Adoptive Cell Strategies

Adoptive cell strategies including chimeric antigen receptor T-cell therapies have gained acceptance in the wider clinical world following the FDA approvals of axicabtagene ciloleucel (Yescarta) and tisagenlecleucel (Kymriah) for the treatment of patients with leukemia and lymphoma. Solid tumors, including mBC, present a new set of challenges because of their high antigenic heterogeneity and microenvironmental barriers to infiltration with adoptively transferred cells.

Manipulating dendritic cells is one strategy for overcoming both of these barriers. The goal with this area of immunotherapy is to generate effective antitumor CD8-positive T cells. Our team is working on using dendritic cell vaccines to allow for an effective immune response against mBC. Clinical trials are being prepared in collaboration with Moffitt Cancer Center in Tampa, Florida.

Using adoptive T-cell strategies is another approach that focuses on designing active T cells against specific targets present in cancer cells. We are focusing on T-cell—receptor T-cellbased adoptive cell therapies because they target a wider range of proteins. In collaboration with our colleagues from Roswell Park’s Center for Immunotherapy, led by Kunle Odunsi, MD, PhD, and Richard Koya, MD, PhD, we are in the process of developing a breast cancer–specific protocol targeting the NY-ESO-1 protein. We are awaiting completion of the ongoing phase I trial to assess safety of the treatment in locally advanced or stage IV solid tumors that express NY-ESO-1 (NCT02650986).

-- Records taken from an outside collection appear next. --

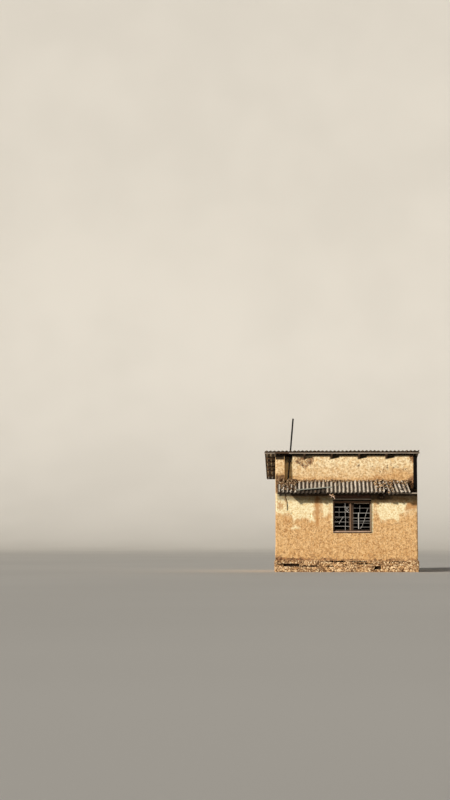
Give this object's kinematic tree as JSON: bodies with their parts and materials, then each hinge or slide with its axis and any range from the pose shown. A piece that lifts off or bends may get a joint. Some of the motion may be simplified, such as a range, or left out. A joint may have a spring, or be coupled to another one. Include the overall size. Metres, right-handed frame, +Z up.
{
  "type": "adobe house",
  "caption": "Small plastered adobe house with a shed roof of corrugated sheets, a barred timber window under a sheeted canopy, a plank back door and a service mast.",
  "frame": {"origin": "on the ground under the middle of the plan, on the underside of the floor", "axes": "+Z up; -Y is the front with the window and the canopy; +X to the right seen from the front"},
  "size_m": [5.8238, 5.37, 5.7825],
  "materials": {
    "plaster": "earth plaster with worn whitewash",
    "adobe": "bare eroded adobe",
    "earth": "beaten earth",
    "sheet": "weathered fibre cement",
    "timber": "dry old timber",
    "dark_timber": "blackened timber",
    "grey_timber": "sun-bleached timber",
    "window_timber": "weathered bare timber",
    "steel": "dark weathered steel"
  },
  "bodies": {
    "root": {"back_wall_above_door": "plaster", "back_wall_left": "plaster", "back_wall_right": "plaster", "base_back_left": "adobe", "base_back_right": "adobe", "base_front": "adobe", "base_left": "adobe", "base_right": "adobe", "canopy_askew_sheet": "sheet", "canopy_battens": "grey_timber", "canopy_broken_sheet": "sheet", "canopy_joists": "timber", "canopy_sheets": "sheet", "corner_post": "dark_timber", "door_frame": "timber", "door_leaf": "timber", "door_lintel": "timber", "door_threshold": "earth", "fascia_board": "grey_timber", "floor_slab": "earth", "front_wall_band": "plaster", "front_wall_below_window": "plaster", "front_wall_left": "plaster", "front_wall_right": "plaster", "left_wall": "plaster", "mast_clamps": "steel", "right_wall": "plaster", "roof_purlins": "timber", "roof_rafters": "timber", "roof_sheets_1": "sheet", "roof_sheets_2": "sheet", "roof_sheets_3": "sheet", "service_mast": "steel", "upper_wall_backing": "plaster", "upper_wall_panel": "plaster", "upper_wall_pier": "plaster", "window_frame": "window_timber", "window_lintel": "timber", "window_sash_left": "window_timber", "window_sash_right": "window_timber", "window_sill": "grey_timber"}
  },
  "joints": []
}
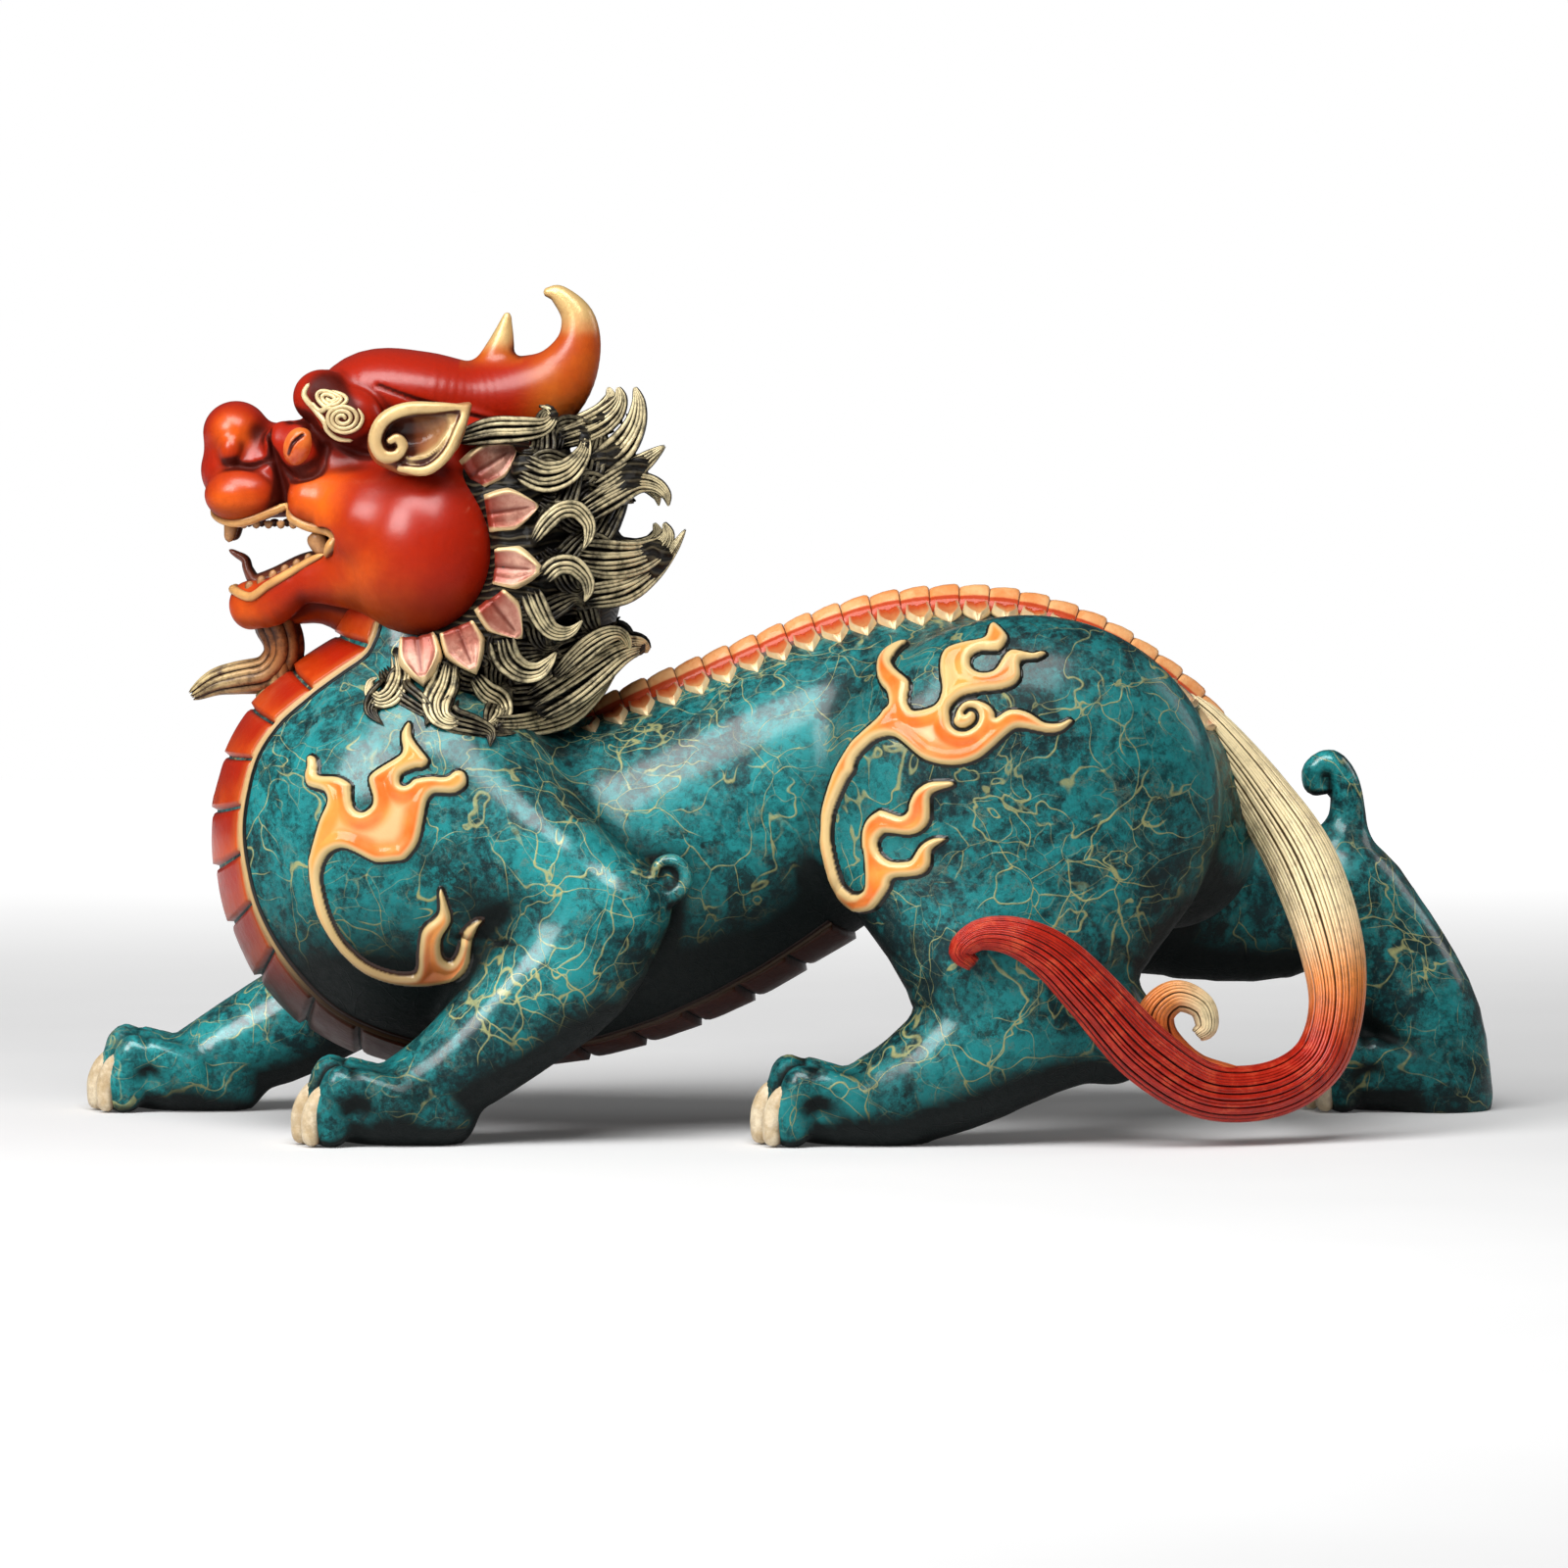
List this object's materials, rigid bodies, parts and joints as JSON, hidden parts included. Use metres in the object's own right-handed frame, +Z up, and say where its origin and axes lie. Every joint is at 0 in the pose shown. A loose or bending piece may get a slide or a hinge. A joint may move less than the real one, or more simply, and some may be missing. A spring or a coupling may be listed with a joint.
{
  "type": "guardian beast statue",
  "caption": "Cast metal statue of a striding one-horned pixiu, head raised and mouth open, with a curled mane, flame reliefs and a tail swept round its flank; stands on its paws",
  "frame": {"origin": "bottom centre of the bounding box, on the ground plane under the belly", "axes": "+X from head to tail, so the face looks towards -X; +Z up; -Y is the flank the tail is swept round to"},
  "size_m": [0.3678, 0.1319, 0.2139],
  "materials": {
    "patina": "teal patina, mottled and veined with pale gold, under a glossy clear lacquer"
  },
  "bodies": {
    "root": {"pixiu_statue": "patina"}
  },
  "joints": []
}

Together, these investigational approaches represent exciting prospects for finally breaking through the challenges that mBC has posed to date. Because this is an area of such dire clinical need in one of the most common cancer types in women, we greet the coming years with excitement and eagerly look forward to seeing the results from our own trials and many others from our colleagues around the globe.

References

  1. Ott PA, Hodi FS, Robert C. CTLA-4 and PD-1/PD-L1 blockade: new immunotherapeutic modalities with durable clinical benefit in melanoma patients. Clin Cancer Res. 2013;(19):5300-5309. doi: 10.1158/1078-0432.CCR-13-0143.
  2. Schmid P, Cruz C, Braiteh FS, et al. Atezolizumab in metastatic TNBC (mTNBC): long-term clinical outcomes and biomarker analyses. Cancer Res.2017;77(13)(suppl; abstr 2986). doi: 10.1158/1538-7445.AM2017-2986.
  3. Adams S, Schmid P, Rugo HS, Winer EP, et al. Phase 2 study of pembrolizumab (pembro) monotherapy for previously treated metastatic triple-negative breast cancer (mTNBC): KEYNOTE-086 cohort A. J Clin Oncol. 2017;35(suppl 15; abstr 1008). meetinglibrary.asco.org/record/152162/abstract.
  4. Tecentriq [prescribing information]. South San Francisco, CA: Genentech, Inc; 2019. www.accessdata.fda.gov/drugsatfda_docs/label/2019/761034s019lbl.pdf. Accessed April 19, 2019.
  5. Schmid P, Adams S, Rugo HS, et al; IMpassion130 Trial Investigators. Atezolizumab and nab-paclitaxel in advanced triple-negative breast cancer. N Engl J Med. 2018;379(22):2108-2121. doi: 10.1056/NEJMoa1809615.
  6. Fujita M, Zhu X, Ueda R, et al. Effective immunotherapy against murine gliomas using type 1 polarizing dendritic cells--significant roles of CXCL10 [erratum in Cancer Res. 2010;70(16):6683]. Cancer Res 2009;69(4):1587-1595. doi: 10.1158/0008-5472.CAN-08-2915.
  7. Kalinski P, Okada H. Polarized dendritic cells as cancer vaccines: directing effector-type T cells to tumors. Semin Immunol. 2010;22(3):173-182. doi: 10.1016/j.smim.2010.03.002.
  8. Obermajer N, Muthuswamy R, Lesnock J, Edwards RP, Kalinski P. Positive feedback between PGE2 and COX2 redirects the differentiation of human dendritic cells toward stable myeloid-derived suppressor cells. Blood. 2011;118(20):5498-5505. doi: 10.1182/blood-2011-07-365825.
  9. Obermajer N, Urban J, Wieckowski E, et al. Promoting the accumulation of tumor-specific T cells in tumor tissues by dendritic cell vaccines and chemokine-modulating agents. Nat Protoc. 2018;13(2):335-357. doi: 10.1038/nprot.2017.130.